New experiences are always more vivid. The more unusual it is to your previous experience the move vivid it becomes in your mind.

Take for instance travel. Driving someplace new you're more alert about the course since you don't know what to expect. Once you've repeated it a few times or hundreds of times, like say driving to work, it becomes predictable. As long as traffic is moving along at a decent pace, you're perfectly oblivious to the passage of time.

Now take skydiving or bungee jumping for the first time as another example. You may free fall for 5-30 seconds, but the adrenaline pumping in your brain makes it seem like slow motion. You remember every vivid detail. After 1000 jumps it's nothing near the vividness of the first 10.

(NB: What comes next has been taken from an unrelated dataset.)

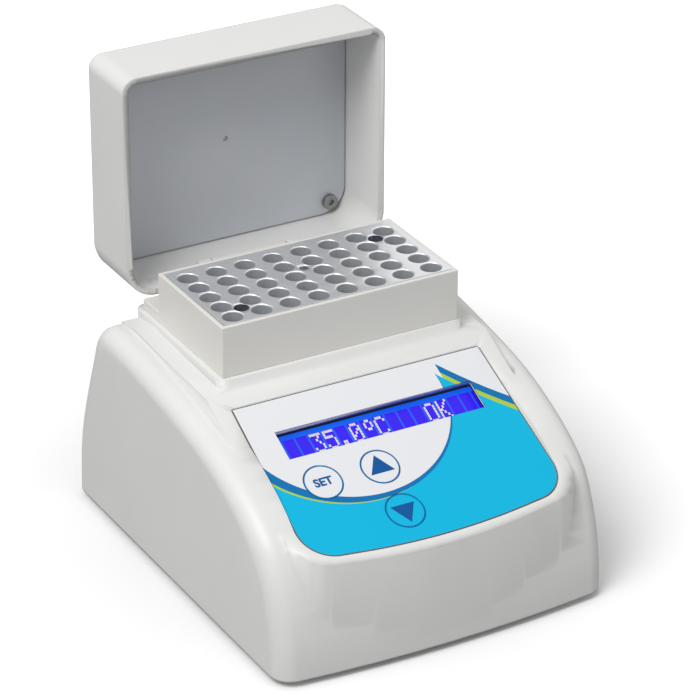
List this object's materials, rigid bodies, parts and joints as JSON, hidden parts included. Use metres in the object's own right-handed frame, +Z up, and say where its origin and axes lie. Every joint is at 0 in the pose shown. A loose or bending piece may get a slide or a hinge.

The only lesson I've been able to draw from this is that if you want life to slow down you have to live it and experience new things.


This is a good reason to learn to love traveling: you're always doing and seeing new things.


I think it comes down to novelty.

When I'm a regular working stiff, the months seem to fly by because each day is so similar to the last. They all just blend together in your memory, and you find yourself looking back and thinking, "Where did last month go?"

Humdrum days are also forgettable and you don't really think about them as you go through the motions. So at the end of the day, there isn't a lot of substance that your mind holds on to. Looking back, it's like they were over in an instant.

I remember when I was traveling, some weeks seemed to go on forever, because every day was crammed full of new, interesting experiences. But as soon as I got into a routine, time seemed to speed up again and the days started to run into each other.


A bit offtopic maybe, but there's a nice short story from Stephen King about this time perception phenomena.

http://en.wikipedia.org/wiki/My_Pretty_Pony


"Time is what a clock measures." -Einstein


When I was a kid, I had the capacity for boredom. I really don't anymore. I suspect that's about it. A child is always looking at the clock, waiting, waiting, itching to get onto the next thing, feeling like the next sensation is too far away.